Spatial autocorrelation

Paula Moraga, KAUST

Materials based on the book Geospatial Health Data (2019, Chapman & Hall/CRC)
http://www.paulamoraga.com/book-geospatial


1 Spatial autocorrelation

Spatial autocorrelation is used to describe the extent to which a variable is correlated with itself through space. This concept is closely related to Tobler’s First Law of Geography, which states that “everything is related to everything else, but near things are more related than distant things” (Tobler 1970). Positive spatial autocorrelation occurs when observations with similar values are closer together (i.e. clustered).
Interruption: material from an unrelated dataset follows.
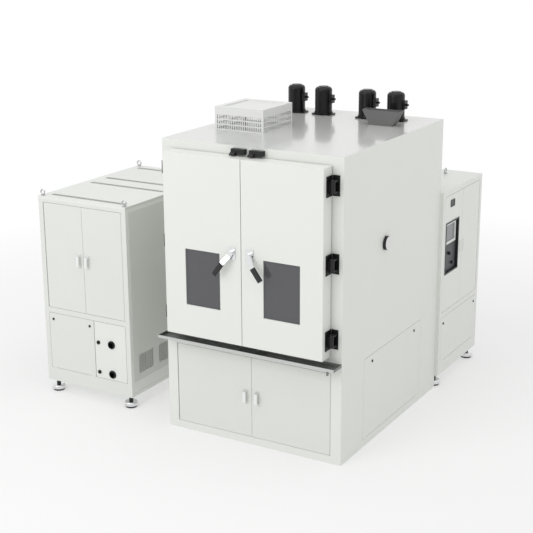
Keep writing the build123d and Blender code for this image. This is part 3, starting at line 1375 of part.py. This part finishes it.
def cabinet_nodes():
    """Nodes of the cooling cabinet and the control cabinet."""
    found = {
        "cooling_cabinet": cooling_cabinet(),
        "cooling_panels": cooling_panels(),
        "cooling_door_right": placed(COOLING_PLACE, cooling_door()),
        "cooling_door_left": placed(COOLING_PLACE, flipped(cooling_door())),
        "pipe_ports": pipe_ports(),
        "refrigeration_set": refrigeration_set(),
        "control_cabinet": control_cabinet(),
        "control_door_right": placed(CONTROL_PLACE, control_door()),
        "control_door_left": placed(CONTROL_PLACE, operator_door()),
        "operator_panel": operator_panel(),
        "screen": screen(),
        "selector_knob": selector_knob(),
        "push_button": push_button(),
        "switchgear": switchgear(),
        "feet_and_lifting_eyes": feet_and_lifting_eyes(),
    }
    inset = CABINET_LATCH_INSET
    place = COOLING_PLACE * Pos(-CABINET_EDGE, 0, COOLING_PANEL_LOW)
    height = COOLING_PANEL_HIGH - COOLING_PANEL_LOW
    found |= panel_with_latches("cooling", place, COOLING_PANEL_WIDTH, height, inset)
    place = CONTROL_PLACE * Pos(-CABINET_EDGE, 0, CONTROL_PANEL_LOW)
    height = CONTROL_PANEL_HIGH - CONTROL_PANEL_LOW
    return found | panel_with_latches("control", place, 2 * CABINET_EDGE, height, inset)


os.makedirs("parts", exist_ok=True)
for node, pieces in (chamber_nodes() | cabinet_nodes()).items():
    solids = [solid for piece in pieces for solid in piece.solids()]
    export_step(Compound(solids), f"parts/{node}.step")
    print(node, len(solids))
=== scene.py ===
# %% [markdown]
# # A two-door test chamber, dressed for its portrait
#
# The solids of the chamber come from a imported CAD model, and nothing here moves or reshapes them.
# This lesson gives every solid a finish and sets the light and the camera of the photograph. It adds
# no piece of its own to the machine.

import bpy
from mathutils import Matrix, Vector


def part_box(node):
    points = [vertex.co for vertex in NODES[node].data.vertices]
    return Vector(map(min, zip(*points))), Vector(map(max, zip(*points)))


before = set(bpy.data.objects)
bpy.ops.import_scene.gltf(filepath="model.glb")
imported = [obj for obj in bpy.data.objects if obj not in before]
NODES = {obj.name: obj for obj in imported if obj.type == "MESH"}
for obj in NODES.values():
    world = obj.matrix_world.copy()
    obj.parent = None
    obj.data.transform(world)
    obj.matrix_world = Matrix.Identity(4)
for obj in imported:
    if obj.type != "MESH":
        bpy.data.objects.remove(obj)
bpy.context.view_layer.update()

# %% [markdown]
# ## Imports and two small measures
#
# mathutils has the vectors and matrices that aim the lamps and the camera. The corners of a solid's
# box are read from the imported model, so the rules below follow it.

# %% Tools
import math

import bpy
from mathutils import Matrix, Vector

MM = 0.001


def low(node):
    """Lowest corner of a solid."""
    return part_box(node)[0]


def high(node):
    """Highest corner of a solid."""
    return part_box(node)[1]


print("casing from", low("outer_casing"), "to", high("outer_casing"))

# %% [markdown]
# ## One recipe for every solid finish
#
# A powder coat, a brushed sheet and a moulded grip differ in colour, gloss and grain, but they are
# built alike: a fine noise raises the surface a little, and a wide, faint noise drifts its colour and
# its gloss, since no real sheet is the same all over. The noise is read in the object's own
# coordinates, which are metres here, so a scale of 900 gives grains of about a millimetre.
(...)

Negative spatial autocorrelation occurs when observations with dissimilar values are closer together (i.e. dispersed). Figure 1.1 shows three configurations of areas showing different types of spatial autocorrelation.

Examples of configurations of areas showing different types of spatial autocorrelation.Examples of configurations of areas showing different types of spatial autocorrelation.Examples of configurations of areas showing different types of spatial autocorrelation.

Figure 1.1: Examples of configurations of areas showing different types of spatial autocorrelation.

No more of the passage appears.